Some 18 years ago, I remember walking through the corridor of my new primary school and overhearing my white classmates nervously whisper that “tickets to Perth” were on standby if “things went wrong”.
It was 1992 and, of course, my classmates were referring to the “yes” or “no” referendum put forth to the white electorate to decide whether apartheid should die or not; “yes” would advance the political reforms already initiated, and “no” would stall the process and send the country into political chaos.
A dense, murky and sweaty tautness hovered over us as two million white people went about deciding our future.

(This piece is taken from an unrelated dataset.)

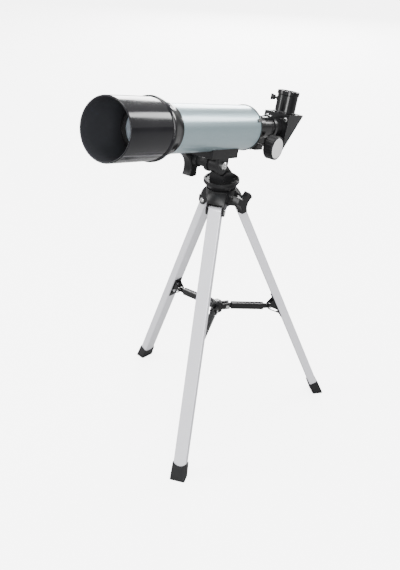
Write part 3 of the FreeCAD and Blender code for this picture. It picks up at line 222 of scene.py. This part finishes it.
def glass_with_painted_sheen():
    """Partly clear glass, paler than a real lens as a painted brightness, with a faint green-violet painted sheen
    that follows the viewing angle.
    """
    s = Shader("coated glass with painted sheen")
    facing = s.add("ShaderNodeLayerWeight", {"Blend": 0.4}).outputs["Facing"]
    smear = s.noise(60, 3)
    # Painted sheen: the base colour blends from the face tint to the edge tint by viewing angle.
    s.set(Base_Color=s.blend(facing, GLASS_FACE_PAINTED_SHEEN, GLASS_EDGE_PAINTED_SHEEN))
    s.set(Roughness=s.between(smear, 0.3, 0.7, 0.01, 0.05), IOR=1.52, Transmission_Weight=GLASS_CLEARNESS)
    s.set(Coat_Weight=1.0, Coat_IOR=3.2, Coat_Roughness=0.02, Coat_Tint=COAT_TINT)
    return s.material


MATERIALS = {}


def finishes():
    """Every finish of the object, by the record's slot or a name of its own."""
    hood_bore = mouth_radius("dew_shield")
    knob = Vector(JOINTS["focus_knob_turn"]["pos_m"])
    MATERIALS.update({
        "tube_paint": tube_paint(),
        "hood": two_sided_black("hood black", hood_bore, 0.13, 0.62),
        "gloss_black": plastic("gloss black", 0.008, 0.17, 0.03, rough_spread=0.04, ior=1.42),
        "satin_black": plastic("satin black", 0.010, 0.36, 0.14),
        "foot_rubber": plastic("foot rubber", 0.012, 0.45, 0.22),
        "black_metal": plastic("black metal", 0.010, 0.30, 0.08),
        "matt_black": plastic("matt black", 0.015, 0.75, 0.2),
        "steel_parts": plated("steel", 0.55, 0.25),
        "dark_screws": plated("dark screws", 0.06, 0.25),
        "chrome_parts": plated("chrome"),
        "silver_cap": turned_metal("silver cap", knob, SIDE, 0.98, 0.34, 0.1),
        "lens_glass": glass_with_painted_sheen(),
        "mirror_glass": plated("mirror", 0.86, 0.01),
        "gear_brass": brushed("gear brass", SIDE, 0.6, 0.3),
    })
    for name, across in LEGS.items():
        low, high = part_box(f"leg_tube_{name}")
        outward = Vector((0, 0, 1)).cross(across).normalized()
        run = (high - low).to_2d().length
        direction = Vector((0, 0, high.z - low.z)) + outward * run
        MATERIALS[f"leg_{name}"] = brushed(f"leg aluminium {name}", direction, 0.95, 0.34, 0.3, 0.05)


MOUTH_DEPTH = 0.003


def mouth_radius(node):
    """A node's smallest radius about the optical axis close to its front end."""
    back = OPTICAL.inverted()
    points = [back @ v.co for v in NODES[node].data.vertices]
    front = max(p.z for p in points)
    return min(math.hypot(p.x, p.y) for p in points if p.z > front - MOUTH_DEPTH)


# ---------------------------------------------------------------- CAD nodes: edges and finish
WELD_GAP, EDGE_WIDTH, EDGE_ANGLE, EDGE_STEPS, NORMAL_WEIGHT = 0.00001, 0.25 * MM, math.radians(32), 2, 60


def paint(node, finish):
    """Gives a CAD node one material."""
    mesh = NODES[node].data
    mesh.materials.clear()
    mesh.materials.append(MATERIALS[finish])


def soften(node):
    """Rounds a CAD node's edges with modifiers and shades it smoothly."""
    piece = NODES[node]
    weld = piece.modifiers.new("weld", "WELD")
    weld.merge_threshold = WELD_GAP
    edge = piece.modifiers.new("edge", "BEVEL")
    edge.width = EDGE_WIDTH
    edge.segments = EDGE_STEPS
    edge.limit_method = "ANGLE"
    edge.angle_limit = EDGE_ANGLE
    even = piece.modifiers.new("even", "WEIGHTED_NORMAL")
    even.mode = "FACE_AREA_WITH_ANGLE"
    even.weight = NORMAL_WEIGHT
    for face in piece.data.polygons:
        face.use_smooth = True


FINISH = {
    "main_tube": "tube_paint", "dew_shield": "hood", "objective_cell": "gloss_black",
    "tube_screws": "dark_screws", "lens_retaining_ring": "matt_black", "aperture_stop": "matt_black",
    "lens_spacer": "matt_black",
}


def dress():
    """Paints and softens every CAD node."""
    slots = {row["node"]: row["material_slot"] for row in frame["record"]["subparts"]}
    for node in NODES:
        finish = FINISH.get(node, slots[node])
        if node.startswith("leg_tube_"):
            finish = "leg_" + node.rsplit("_", 1)[1]
        paint(node, finish)
        soften(node)


# ---------------------------------------------------------------- stage, camera and light
# Floor and world show white to the camera but light the object less, so its blacks stay dark.
FLOOR_REACH, FLOOR_GLOW, FLOOR_TO_OBJECT = 12.0, 5.0, 0.30
FLOOR_DARK, FLOOR_PALE = 0.88, 0.92
WORLD_LIGHT, WORLD_SHOWN = 0.7, 6.0


def stage():
    """Adds the staged floor."""
    size = FLOOR_REACH
    floor = bpy.data.meshes.new("floor")
    corners = [(-size, -size, 0), (size, -size, 0), (size, size, 0), (-size, size, 0)]
    floor.from_pydata(corners, [], [(0, 1, 2, 3)])
    piece = bpy.data.objects.new("floor", floor)
    bpy.context.scene.collection.objects.link(piece)
    s = Shader("white floor")
    seen = s.add("ShaderNodeLightPath").outputs["Is Camera Ray"]
    pale = s.blend(s.noise(3, 3), grey(FLOOR_DARK), grey(FLOOR_PALE))
    s.set(Base_Color=s.blend(seen, grey(FLOOR_TO_OBJECT), pale), Roughness=0.8)
    s.set(Emission_Color=grey(1.0), Emission_Strength=s.math("MULTIPLY", seen, FLOOR_GLOW))
    floor.materials.append(s.material)


CAMERA_TURN, CAMERA_RISE, CAMERA_ROLL = 35.09, 31.75, 1.40
CAMERA_DISTANCE, CAMERA_LENS, SENSOR_WIDTH = 1.1302, 51.08, 36.0
CLIP_NEAR, CLIP_FAR = 0.05, 30.0
AIM_SIDE, AIM_HEIGHT = -0.0245, 0.2114


def camera():
    """Places the camera at the photograph's angle, turned about the object's vertical axis."""
    turn, rise = math.radians(CAMERA_TURN), math.radians(CAMERA_RISE)
    back = Vector((math.sin(turn) * math.cos(rise), -math.cos(turn) * math.cos(rise), math.sin(rise)))
    right = Vector((math.cos(turn), math.sin(turn), 0))
    data = bpy.data.cameras.new("camera")
    data.lens, data.sensor_width, data.sensor_fit = CAMERA_LENS, SENSOR_WIDTH, "AUTO"
    data.clip_start, data.clip_end = CLIP_NEAR, CLIP_FAR
    view = bpy.data.objects.new("camera", data)
    bpy.context.scene.collection.objects.link(view)
    view.location = right * AIM_SIDE + Vector((0, 0, AIM_HEIGHT)) + back * CAMERA_DISTANCE
    view.rotation_mode = "QUATERNION"
    level = back.to_track_quat("Z", "Y")
    view.rotation_quaternion = level @ Quaternion((0, 0, 1), math.radians(CAMERA_ROLL))
    bpy.context.scene.camera = view


LAMP_AIM = (0, 0, 0.4)
LAMPS = {  # place, width, height, power
    "overhead": ((-0.2, 0.1, 1.9), 1.8, 0.9, 34),
    "key": ((-1.5, -1.2, 1.2), 0.7, 1.2, 24),
    "side": ((1.3, -1.5, 0.8), 0.6, 0.9, 24),
    "front": ((0.9, -1.9, 1.7), 1.6, 1.0, 26),
    "back": ((-1.2, 2.1, 0.75), 1.0, 0.8, 44),
    "band": ((0.75, 2.2, 1.1), 0.5, 0.7, 16),
}


def lamp(name, place, width, height, power):
    """A rectangular softbox that points at the telescope."""
    data = bpy.data.lights.new(name, "AREA")
    data.shape, data.size, data.size_y, data.energy = "RECTANGLE", width, height, power
    piece = bpy.data.objects.new(name, data)
    bpy.context.scene.collection.objects.link(piece)
    piece.location = place
    piece.rotation_mode = "QUATERNION"
    piece.rotation_quaternion = (Vector(LAMP_AIM) - Vector(place)).to_track_quat("-Z", "Y")


def light():
    """Adds the world and the softboxes."""
    world = bpy.data.worlds.new("studio")
    world.use_nodes = True
    nodes, links = world.node_tree.nodes, world.node_tree.links
    seen, strength = nodes.new("ShaderNodeLightPath"), nodes.new("ShaderNodeMapRange")
    strength.inputs["To Min"].default_value = WORLD_LIGHT
    strength.inputs["To Max"].default_value = WORLD_SHOWN
    links.new(seen.outputs["Is Camera Ray"], strength.inputs["Value"])
    links.new(strength.outputs["Result"], nodes["Background"].inputs[1])
    nodes["Background"].inputs[0].default_value = (1, 1, 1, 1)
    bpy.context.scene.world = world
    for name, row in LAMPS.items():
        lamp(name, *row)


finishes()
dress()
stage()
camera()
light()
save_size()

Of course, it was early March, and perhaps it was simply Durban’s humidity that made us all flustered.
Nevertheless, the referendum came and went, voices of unreasonable dissent were drowned out by one collective sigh of relief, and the new South Africa was on its way.

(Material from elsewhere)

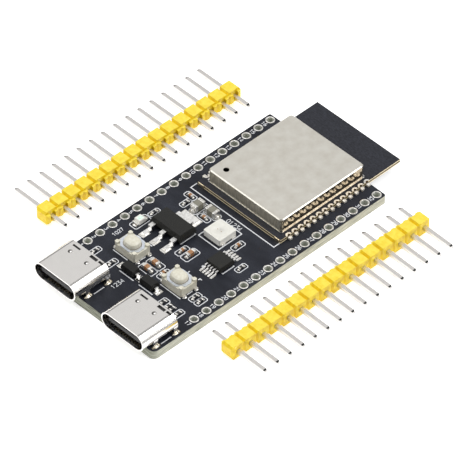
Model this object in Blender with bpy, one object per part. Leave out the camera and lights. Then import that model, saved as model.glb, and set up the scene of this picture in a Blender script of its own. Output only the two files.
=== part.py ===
"""A small microcontroller board with two USB-C ports, two push buttons, a shielded
radio module and two loose 16-way pin strips beside it.

X runs along the board from the USB ports (-X) to the radio module (+X), Y across it
and Z up. The origin is the centre of the pin-hole grid on the board's underside, so
everything stands on z = 0. Every value below is in millimetres.
"""

import math

import bmesh
import bpy
from mathutils import Vector

MM = 0.001  # metres in a millimetre

# Gaps: what is soldered or seated keeps SEAT, what slides keeps SLIDE
SEAT = 0.05
SLIDE = 0.05

# Main board
BOARD_LEFT = -28.2
BOARD_RIGHT = 20.0
BOARD_HALF_Y = 12.45
BOARD_THICK = 1.6
USB_END_CORNER_R = 1.0
RADIO_END_CORNER_R = 0.3

# Pin-hole grid: two rows of HOLES, a standard pitch apart
PITCH = 2.54
HOLES = 16
ROW_Y = 4.5 * PITCH
HOLE_R = 0.5

# USB-C ports
USB_Y = 7.25
USB_FRONT = -29.6
USB_REAR = -22.6
USB_WIDE = 8.94
USB_TALL = 3.16
USB_WALL = 0.25
USB_LEG_X = (-27.0, -22.95)
USB_LEG_Y = 4.32
USB_LEG_WIDE = 0.8
USB_LEG_THICK = 0.25
USB_LEG_END = 0.15
USB_SLOT_LONG = 1.3
USB_SLOT_WIDE = 0.7
USB_SLOTS = (  # from x, to x, from y, to y
    (-23.53, -23.18, 1.1, 2.65),
    (-23.43, -22.87, -2.35, -0.85),
    (-23.3, -22.87, -3.5, -2.6),
)
USB_BLOCK_FRONT = -25.1
TONGUE_FRONT = -28.9
TONGUE_WIDE = 6.69
TONGUE_THICK = 0.7

# Push buttons
BUTTON_X = -15.72
BUTTON_Y = (5.22, -4.82)
BUTTON_SIZE = (3.35, 4.3)
BUTTON_TALL = 1.35
WELL_SIZE = (2.7, 3.1)
WELL_FLOOR = 0.45
POST = 0.62
POST_TALL = 1.75
COVER_SIZE = (3.25, 3.9)
COVER_THICK = 0.12
COVER_CUT = 1.0
PLUNGER_SIZE = (2.3, 2.7)
PLUNGER_TOP = 2.5
PLUNGER_SHOULDER = 2.0
PLUNGER_R = 1.0
PLUNGER_ROUND = 0.85
FLANGE_SIZE = (2.6, 3.0)
FLANGE_THICK = 0.25
STEM_R = 0.5
DOME_R = 1.1
DOME_RISE = 0.3
DOME_THICK = 0.06
DOME_GAP = 0.02

# Regulator, bridge chip and the small packages on the board: centre and size
REGULATOR = dict(centre=(-8.2, 4.3), size=(3.5, 6.5), tall=1.65, draft=0.3)
REGULATOR_LEAD_Y = (-2.3, 0.0, 2.3)
REGULATOR_REACH = 4.0
BRIDGE = dict(centre=(-8.3, -5.9), size=(3.0, 3.0), tall=0.95, draft=0.12)
BRIDGE_LEADS = 5
BRIDGE_PITCH = 0.56
BRIDGE_REACH = 2.95
DIODES = ((-19.0, 2.2), (-19.0, -1.85))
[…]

It was not long before an overwhelming language of reconciliation, forgiveness, peace and HIV spread hastily across the land, converting the impressionable among us, paving a belief in a de-racialised constitution and giving us the impetus to believe.
Even Woolies got into the act, urging the Rainbow Nation to endorse peace by wearing lame blue-and-white dove T-shirts. The nuclear Naidoos sported the gay stitch and won best dressed family at the school fair that year.
The nervousness soon passed. Contrary to dictum of the time, the blacks did not go running to the plush suburbs in their birthday best to molest the Madam’s poodle, raid the tools from the big Baas’ shed, or catch a random dump in their pool.
The world watched in horror as a negotiated revolution kick-started the country into re-imagining its future.
Of course, in reality, the new South Africa was still cannon fodder for a disturbingly dark comedy.
The Truth and Reconciliation Commission was inadequate, the chosen economic framework failed to tickle workers out of bed each morning, and violent crime became a vocation for all those who could not make the Premier Soccer League.
But the “Rainbow Nation” kept its shape despite the obvious contradictions.
This was, after all, the land where Gandhi had interned before taking on the British back in India; this was the cradle of mankind from where distinguished gentlemen such as Sisulu and Luthuli and the iconic Madiba had emerged.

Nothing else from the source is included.